Pendant douze jours, les députés ont vivement débattu du mariage pour tous à l'Assemblée Nationale. Jour et nuit, ils ont discuté le texte, porté par la ministre de la Justice, Christiane Taubira, et étudié les 5.000 amendements déposés. Samedi, à 5h40 du matin, ils ont terminé leur travail et mis le point final au projet de loi qui sera soumis à un vote solennel demain en début d'après-midi.
Ces débats ont enflammé la toile. Les internautes ont été très nombreux à suivre les débats sur l'ouverture du mariage aux couples de même sexe sur le site web de la chaîne LCP-AN. Les opposants et les partisans de la réforme ont commenté sur les réseaux sociaux les propos des uns et des autres et vigoureusement réagi aux nombreux accrochages entre les deux parties. Pendant 12 jours, le mot-dièse #DirectAN a été l'un des hashtags les plus utilisés sur Twitter.
Mais de nombreuses voix se sont élevées pour critiquer l'attitude de La Chaîne Parlementaire - Assemblée Nationale. Alors qu'elle retransmettait les images de l'intérieur de l'Assemblée en direct, 24 heures sur 24, sur son site internet (qui a du coup enregistré des audiences records), LCP a choisi de ne pas les diffuser sur le canal 13 de la TNT, qu'elle partage avec Public Sénat. "LCPAN est en train de rater une occasion unique de montrer son utilité et de justifier son existence", s'était agacé un blogueur. Un autre estimait qu'il était "scandaleux" que la chaîne "n'utilise pas son canal TNT pour retransmettre en direct le débat #mariagepourtous pour le plus grand nombre".
Ce choix éditorial de LCP a aussi agacé... les députés ! Le président de la commission des lois, Jean-Jacques Urvoas, fait part ce matin de son incompéhension face à l'attitude de la chaîne. Dans un "récit" de ses deux dernières semaines publié par Le Nouvel Observateur, il s'en prend directement à la chaîne: "LCP a totalement loupé le débat, écrit le député socialiste du Finistère. Pour une fois que le Parlement est au centre d'un intérêt, qu'une chaîne qui a la prétention de s'appeler parlementaire ne comprenne pas qu'elle doit bouleverser ses programmes..."

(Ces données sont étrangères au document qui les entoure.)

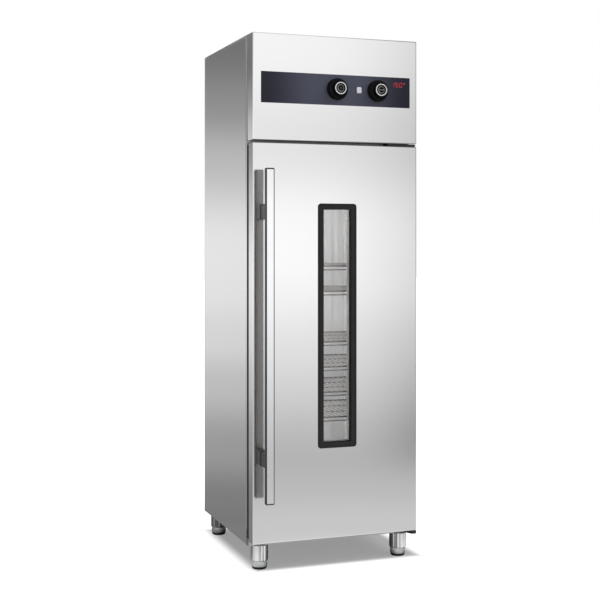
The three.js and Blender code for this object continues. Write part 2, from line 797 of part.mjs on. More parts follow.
function makeDuct() {
  const back = chamberBack - seatGap;
  const height = [ductBottom, ductTop];
  const inside = ductHalfWidth - linerSheet;
  const through = [ductBottom - overrun, ductTop + overrun];
  let duct = block([-ductHalfWidth, ductHalfWidth], [ductFace, back], height);
  duct = duct.subtract(block([-inside, inside], [ductFace + linerSheet, back + overrun], through));
  const pitch = (ductTop - ductBottom) / (ductSlotRows + 1);
  for (let i = 1; i <= ductSlotRows; i++) {
    const z = ductBottom + i * pitch;
    for (const x of [-ductSlotX, ductSlotX]) {
      const span = [x - ductSlotWidth / 2, x + ductSlotWidth / 2];
      const rise = [z - ductSlotHeight / 2, z + ductSlotHeight / 2];
      duct = duct.subtract(block(span, [ductFace - overrun, ductFace + overrun], rise));
    }
  }
  return duct;
}

function makeHeater() {
  const ringZ = chamberCeiling - heaterDrop;
  const section = [];
  const sectionSides = 8;
  for (let i = 0; i <= sectionSides; i++) {
    const angle = (-i * 2 * Math.PI) / sectionSides;
    section.push([heaterRadius + heaterTube * Math.cos(angle), ringZ - heaterTube * Math.sin(angle)]);
  }
  const solids = [turned(0, fanDepth, section, fanSides)];
  const collar = [chamberCeiling - heaterCollarHeight, chamberCeiling];
  for (const x of [-heaterLegSpacing / 2, heaterLegSpacing / 2]) {
    const y = fanDepth - heaterRadius;
    solids.push(post(x, y, heaterTube, [ringZ, ceilingTop + heaterLegRise]));
    solids.push(post(x, y, heaterCollar, collar));
  }
  return joined(solids);
}

function makeProbe() {
  const cap = [chamberCeiling - probeCapHeight, chamberCeiling];
  const stem = post(probeX, probeInset, probeRadius, [chamberCeiling - probeDrop, ceilingTop + probeRise]);
  return stem.add(post(probeX, probeInset, probeCapRadius, cap));
}

// Inside fittings: two side racks, the wire shelves on their ledges and the drip tray
function makeFittings() {
  const fittings = new THREE.Group();
  for (const [name, side] of Object.entries(sides)) {
    add(fittings, "rack_" + name, makeRack(side), polished);
  }
  shelfLevels.forEach((level, i) => {
    add(fittings, "shelf_" + (i + 1), makeShelf(ledgeTop(level) + seatGap), polished);
  });
  add(fittings, "drip_tray", makeTray(), innerSteel);
  return fittings;
}

const ledgeTop = (level) => chamberFloor + rackLowest + level * rackPitch;

function makeRack(side) {
  const height = [chamberFloor + rackPostFoot, baffleZ - rackPostHeadGap];
  const outer = chamberHalf - seatGap;
  const frontPost = frameFace + rackFrontInset;
  const backPost = chamberBack - rackBackInset;
  const solids = [];
  for (const y of [frontPost, backPost]) {
    const span = [y - rackPostWidth / 2, y + rackPostWidth / 2];
    solids.push(block(spanOf(side, postX, outer), span, height));
  }
  const ledgeSpan = [frameFace + ledgeFront, chamberBack - ledgeBackInset];
  for (let level = 0; level < rackLevels; level++) {
    const top = ledgeTop(level);
    const reach = spanOf(side, ledgeX, postX + ledgeThickness);
    solids.push(block(reach, ledgeSpan, [top - ledgeThickness, top]));
  }
  return joined(solids);
}

function makeShelf(z) {
  const front = frameFace + shelfFront;
  const back = ductFace - shelfBackGap;
  const bar = [z, z + shelfBar];
  const solids = [
    block([-shelfHalf, -shelfHalf + shelfBar], [front, back], bar),
    block([shelfHalf - shelfBar, shelfHalf], [front, back], bar),
    block([-shelfHalf, shelfHalf], [front, front + shelfBar], bar),
    block([-shelfHalf, shelfHalf], [back - shelfBar, back], bar),
  ];
  for (let i = 1; i <= shelfTieCount; i++) {
    const y = front + (i * (back - front)) / (shelfTieCount + 1);
    solids.push(block([-shelfHalf, shelfHalf], [y - shelfWire / 2, y + shelfWire / 2], [z, z + shelfWire]));
  }
  const pitch = (2 * shelfHalf - shelfBar) / (shelfWireCount + 1);
  const wireTop = z + shelfBar - shelfWire / 2 + shelfWire;
  for (let i = 1; i <= shelfWireCount; i++) {
    const x = -shelfHalf + shelfBar / 2 + i * pitch;
    const span = [x - shelfWire / 2, x + shelfWire / 2];
    const length = [front + shelfBar / 4, back - shelfBar / 4];
    solids.push(block(span, length, [z + shelfWire / 2, wireTop - shelfWire]));
  }
  return joined(solids);
}

function makeTray() {
  const front = frameFace + trayFront;
  const back = ductFace - trayBackGap;
  const bottom = chamberFloor + seatGap;
  const height = [bottom, bottom + trayHeight];
  const tray = block([-trayHalfWidth, trayHalfWidth], [front, back], height);
  const inside = trayHalfWidth - traySheet;
  const hollow = [bottom + traySheet, bottom + trayHeight + overrun];
  return tray.subtract(block([-inside, inside], [front + traySheet, back - traySheet], hollow));
}

// Door: skin and liner round an insulating core, glazed window, gasket and handle
function makeDoor() {
  const door = new THREE.Group();
  add(door, "door_skin", makeDoorSkin(), steel);
  add(door, "door_core", makeDoorCore(), wool);
  add(door, "door_liner", makeDoorLiner(), innerSteel);
  add(door, "window_frame", makeWindowFrame(), blackRubber);
  const outerPane = [windowRecess + seatGap, windowRecess + seatGap + paneThickness];
  const innerBack = doorThickness - linerSheet - seatGap;
  add(door, "window_pane_outer", makePane(outerPane), clearGlass);
  add(door, "window_pane_inner", makePane([innerBack - paneThickness, innerBack]), clearGlass);
  add(door, "door_gasket", makeGasket(), blackRubber);
  add(door, "handle_bar", makeHandleBar(), darkPlastic);
  add(door, "handle_face", makeHandleFace(), polished);
  add(door, "handle_bracket_lower", makeBracket(handleBottom + bracketInset), darkPlastic);
  add(door, "handle_bracket_upper", makeBracket(handleTop - bracketInset), darkPlastic);
  return door;
}

// A block centred on the window, given its width, its height and its range along y
function windowBlock(width, height, depth) {
  const spanX = [windowX - width / 2, windowX + width / 2];
  return block(spanX, depth, [windowZ - height / 2, windowZ + height / 2]);
}

// The holes that let the hinge pins into the door's top and bottom
function cutPinHoles(made, top, bottom) {
  const radius = hingePinRadius + runGap;
  const depth = hingePinLength + runGap;
  const upper = post(hingeX, hingeY, radius, [top - depth, top + overrun]);
  const lower = post(hingeX, hingeY, radius, [bottom - overrun, bottom + depth]);
  return made.subtract(upper).subtract(lower);
}

function makeDoorSkin() {
  const whole = block([-halfWidth, halfWidth], [0, doorThickness], [doorBottom, doorTop]);
  const inside = halfWidth - sheet;
  const rise = [doorBottom + sheet, doorTop - sheet];
  const hollow = block([-inside, inside], [sheet, doorThickness + overrun], rise);
  const cut = [collarWidth + 2 * seatGap, collarHeight + 2 * seatGap];
  const skin = whole.subtract(hollow).subtract(windowBlock(...cut, [-overrun, overrun]));
  return cutPinHoles(skin, doorTop, doorBottom);
}

function makeDoorCore() {
  const half = halfWidth - sheet - seatGap;
  const bottom = doorBottom + sheet + seatGap;
  const top = doorTop - sheet - seatGap;
  const back = doorThickness - linerSheet - seatGap;
  const whole = block([-half, half], [sheet + seatGap, back], [bottom, top]);
  const cut = [collarWidth + 2 * seatGap, collarHeight + 2 * seatGap];
  const core = whole.subtract(windowBlock(...cut, [-overrun, doorThickness + overrun]));
  return cutPinHoles(core, doorTop, doorBottom);
}

function makeDoorLiner() {
  const half = halfWidth - sheet - seatGap;
  const height = [doorBottom + sheet + seatGap, doorTop - sheet - seatGap];
  const plate = block([-half, half], [doorThickness - linerSheet, doorThickness], height);
  const cut = [paneWidth - 2 * linerLap, paneHeight - 2 * linerLap];
  return plate.subtract(windowBlock(...cut, [doorThickness - overrun, doorThickness + overrun]));
}

function makeWindowFrame() {
  const flange = roundedRectangle(windowX, windowZ, windowWidth, windowHeight, windowCorner);
  const front = -(windowProud + seatGap);
  const solids = [
    facing(flange, [front, -seatGap]),
    windowBlock(collarWidth, collarHeight, [front / 2, doorThickness - linerSheet - seatGap]),
  ];
  const through = [front - overrun, doorThickness + overrun];
  const seat = [paneWidth + 2 * seatGap, paneHeight + 2 * seatGap];
  return joined(solids)
    .subtract(windowBlock(openingWidth, openingHeight, through))
    .subtract(windowBlock(...seat, [windowRecess, doorThickness + overrun]));
}

function makePane(depth) {
  return windowBlock(paneWidth, paneHeight, depth);
}

function makeGasket() {
  const half = halfWidth - gasketInset;
  const bottom = doorBottom + gasketFootInset;
  const top = doorTop - gasketInset;
  const depth = [doorThickness + seatGap, doorThickness + seatGap + gasketDepth];
  const inner = half - gasketWidth;
  const whole = block([-half, half], depth, [bottom, top]);
  const rise = [bottom + gasketWidth, top - gasketWidth];
  return whole.subtract(block([-inner, inner], [doorThickness - overrun, frameFace + overrun], rise));
}

function makeHandleBar() {
  const middle = (handleFront + handleBack) / 2;
  const section = roundedRectangle(handleX, middle, handleWidth, handleThickness, handleCorner);
  const bar = upright(section, [handleBottom, handleTop]);
  const half = handleWidth / 2 - handleRim;
  const seat = handleFront + handleFaceThickness - handleFaceProud + seatGap;
  const slotZ = [handleBottom + handleEndRim, handleTop - handleEndRim];
  return bar.subtract(block([handleX - half, handleX + half], [handleFront - overrun, seat], slotZ));
}

function makeHandleFace() {
  const half = handleWidth / 2 - handleRim - seatGap;
  const front = handleFront - handleFaceProud;
  const rise = [handleBottom + handleEndRim + seatGap, handleTop - handleEndRim - seatGap];
  return block([handleX - half, handleX + half], [front, front + handleFaceThickness], rise);
}

function makeBracket(z) {
  const half = bracketWidth / 2;
  const foot = half + bracketBaseLap;
  const rise = bracketHeight / 2;
  const reach = [handleBack + seatGap, -seatGap];
  const stem = block([handleX - half, handleX + half], reach, [z - rise, z + rise]);
  const spanZ = [z - rise - bracketBaseLap, z + rise + bracketBaseLap];
  return stem.add(block([handleX - foot, handleX + foot], [-seatGap - bracketBase, -seatGap], spanZ));
}

// Hinge parts fixed to the cabinet, each with the pin that enters the door
function makeHinges() {
  const hinges = new THREE.Group();
  const right = halfWidth - seatGap;
  const plateZ = [doorTop + hingePlateLift, doorTop + hingePlateLift + hingePlate];
  const wall = frameFace - seatGap;
  const end = halfWidth - hingePlateInset;
  const spanX = [halfWidth - hingePlateReach, end];
  const upper = joined([
    block(spanX, [hingeFrontGap, wall], plateZ),
    block(spanX, [wall - hingeFlange, wall], [plateZ[0], plateZ[0] + hingeFlangeRise]),
    post(hingeX, hingeY, hingePinRadius, [doorTop - hingePinLength, plateZ[1]]),
  ]);
  add(hinges, "upper_hinge_bracket", upper, darkMetal);
  const left = right - hingeBlockWidth;
  const blockTop = doorBottom - hingeWasher - seatGap;
  const plan = [
    [right, hingeFrontGap],
    [right, sillFaceInset - seatGap],
    [left, sillFaceInset - seatGap],
    [left, hingeBlockShoulder],
    [right - hingeBlockNose, hingeFrontGap],
  ];
  const lower = joined([
    upright(plan, [blockTop - hingeBlockHeight, blockTop]),
    post(hingeX, hingeY, hingeWasherRadius, [blockTop - hingeWasher, blockTop + hingeWasher]),
    post(hingeX, hingeY, hingePinRadius, [blockTop - hingeWasher, doorBottom + hingePinLength]),
  ]);
  add(hinges, "lower_hinge_bracket", lower, darkMetal);
  return hinges;
}

// Four feet: a tube under the pan and a base that screws up into it
function makeFeet() {
  const feet = new THREE.Group();
  for (const [end, y] of Object.entries(footYs)) {
    for (const [name, side] of Object.entries(sides)) {
      add(feet, `foot_tube_${end}_${name}`, makeFootTube(side * footX, y), polished);
      add(feet, `foot_base_${end}_${name}`, makeFootBase(side * footX, y), polished);
    }
  }
  return feet;
}

function makeFootTube(x, y) {
  const top = shellLift - seatGap;
  const bore = footStemRadius + runGap;
  const pairs = [
    [bore, footCollarHeight],
    [footRadius, footCollarHeight],
    [footRadius, top],
    [0, top],
    [0, top - footRoof],
    [bore, top - footRoof],
    [bore, footCollarHeight],
  ];
  return turned(x, y, pairs, footSides);
}

function makeFootBase(x, y) {
  const collarTop = footCollarHeight - seatGap;
  const pad = [
    [0, 0],
    [footPadRadius, 0],
    [footCollarRadius, footPadHeight / 2],
    [footCollarRadius, footPadHeight],
    [0, footPadHeight],
  ];
  return joined([
    turned(x, y, pad, footSides),
    post(x, y, footCollarRadius, [footPadHeight / 2, collarTop], collarFlats),
    post(x, y, footStemRadius, [footPadHeight, footStemHeight]),
  ]);
}

// Cable entry at the back
function makeGland() {
  const z = cabinetHeight - glandDrop;
  const face = cabinetDepth + seatGap;
  const gland = joined([
    rod(glandX, z, glandRadius, [face, face + glandHexDepth], 6),
    rod(glandX, z, glandNoseRadius, [face, cabinetDepth + glandReach]),
    rod(glandX, z, glandStemRadius, [cabinetDepth - glandStemLength, face + seatGap]),
  ]);
  const through = [cabinetDepth - 2 * glandStemLength, cabinetDepth + 2 * glandReach];
  return gland.subtract(rod(glandX, z, glandBore, through));
}

cabinet.add(makeShell(), makeFrontFrame(), makeChamber(), makeHead(), makeAir(), makeFittings());
cabinet.add(makeDoor(), makeHinges(), makeFeet());
add(cabinet, "cable_gland", makeGland(), blackPlastic);

const sterilizerCabinet = new THREE.Group();
sterilizerCabinet.add(cabinet);

export default sterilizerCabinet;
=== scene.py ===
"""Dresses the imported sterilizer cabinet: bent steel sheet, glass, rubber, knobs, handle, feet and wire shelves.

Everything is in metres in the cabinet's own frame: +Z up, the door faces -Y, +X to the right of its front.
"""

import math

import bmesh
import bpy
import numpy as np
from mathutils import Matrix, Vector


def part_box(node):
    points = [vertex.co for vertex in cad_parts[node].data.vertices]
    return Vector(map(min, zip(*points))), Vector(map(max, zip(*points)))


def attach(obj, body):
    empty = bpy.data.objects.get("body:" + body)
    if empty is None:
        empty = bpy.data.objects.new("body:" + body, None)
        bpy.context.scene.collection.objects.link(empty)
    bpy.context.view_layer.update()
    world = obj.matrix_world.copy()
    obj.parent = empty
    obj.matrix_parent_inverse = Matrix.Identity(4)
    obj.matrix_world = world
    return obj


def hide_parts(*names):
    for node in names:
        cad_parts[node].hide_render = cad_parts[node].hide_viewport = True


bl_info = {
    "name": "Sterilizer cabinet",
    "version": (1, 0, 0),
    "blender": (4, 5, 0),
    "location": "3D View > Sidebar > Cabinet",
    "description": "Makes the visible surfaces, finishes and studio of an upright dish sterilizer cabinet",
    "category": "Add Mesh",
}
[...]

Jean-Jacques Urvoas se réjouit en revanche d'avoir pu utiliser son compte Twitter dans l'Hémicycle. "Heureusement que Twitter était là d'ailleurs. (...) Le réseau a eu une fonction défouloir pour les députés de la majorité, qui devaient éviter au maximum de prendre la parole : c'est normal. Pour ma part, je me suis dit : 'Tu es le président de la commission des lois, n'abîme pas la fonction'. J'ai essayé de tweeter informatif. J'ai surtout apprécié les interactions avec le public sur #directAN."

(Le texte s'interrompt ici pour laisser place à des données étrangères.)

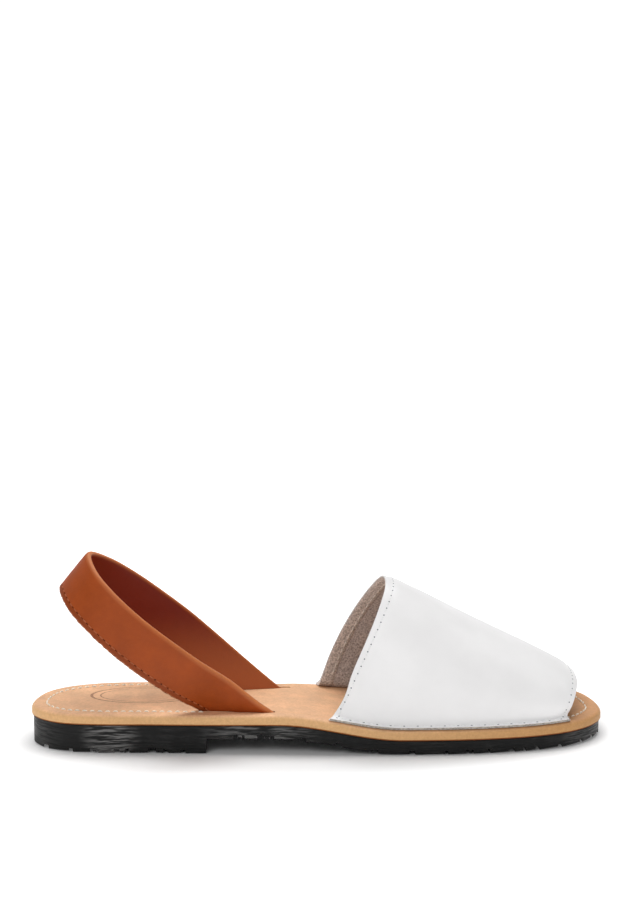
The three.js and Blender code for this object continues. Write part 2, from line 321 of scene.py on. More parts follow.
class SandalSeams(bpy.types.PropertyGroup):
    """Sizes of the stitches and their holes."""

    footbed_inset: length_property("Footbed seam", "Distance of the seam from the rim", 6.5 * MM)
    footbed_pitch: length_property("Footbed pitch", "Distance from hole to hole in the footbed", 3.3 * MM)
    edge_pitch: length_property("Edge pitch", "Distance from hole to hole in upper and strap", 3.45 * MM)
    flange_pitch: length_property("Flange pitch", "Distance from hole to hole in the flange", 5.5 * MM)
    collar_inset: length_property("Collar seam", "Distance of the seam from the collar", 3.2 * MM)
    toe_inset: length_property("Toe seam", "Distance of the seam from the toe opening", 2.4 * MM)
    flange_inset: length_property("Flange seam", "Distance of the seam from the flange's edge", 2.3 * MM)
    strap_inset: length_property("Strap seam", "Distance of the seam from the raw edges", 2.5 * MM)
    thread: length_property("Thread", "Thickness of the sewing thread", 0.6 * MM)


class SandalColours(bpy.types.PropertyGroup):
    """Colours of the materials."""

    upper: colour_property("Upper", "White finished leather", "#E8E7E7")
    lining: colour_property("Lining", "Grey-beige suede", "#B8ACA6")
    edging: colour_property("Edging", "Strip inside the collar", "#C0B4AC")
    cut_edge: colour_property("Cut edge", "Raw edge of the flange", "#B4ACA2")
    strap: colour_property("Strap", "Mid brown leather", "#984316")
    # Painted shade: a dark red brown inside the back of the loop.
    strap_inside_shade: colour_property("Strap, inside", "Brown leather inside the back of the loop", "#6C1A02")
    # Painted light: a paler brown low down inside the loop, near the slits.
    strap_lit: colour_property("Strap, inside, low", "Brown leather inside the loop's ends", "#A95A32")
    # Lighter brown along the fold: partly wear from rubbing, partly a painted highlight.
    strap_fold_wear_and_highlight: colour_property("Strap, fold wear and highlight", "Brown leather along the fold", "#C67A4A")
    footbed: colour_property("Footbed", "Tan leather", "#F2C096")
    footbed_rim: colour_property("Footbed rim", "Tan leather round the edge", "#DAAD7A")
    rubber: colour_property("Rubber", "Black rubber", "#0A0A0A")
    cream_thread: colour_property("Cream thread", "Thread in the footbed", "#FFF3E0")
    white_thread: colour_property("White thread", "Thread in the upper", "#ECECEC")
    brown_thread: colour_property("Brown thread", "Thread in the strap", "#A65A34")
    mark: colour_property("Heel mark", "Printed double oval", "#8A5B45")
    floor: colour_property("Floor", "Pale paper floor", "#E8E8E8")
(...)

L'usage de Twitter a d'ailleurs donné lieu à des débats au sein même du débat. Dans plusieurs de ses interventions, Christian Jacob, chef de file du groupe UMP a fustigé les échanges entre députés par gazouillis interposés, certains de ses collègues allant même jusqu'à demander l'interdiction pure et simple du réseau social dans l'hémicycle. Une interdiction que Jean-Jacques Urvoas juge "grotesque". "Faire une blague dans un tweet, je ne vois pas en quoi c'est pire que de lâcher une petite phrase dans la salle des Quatre colonnes", estime-il.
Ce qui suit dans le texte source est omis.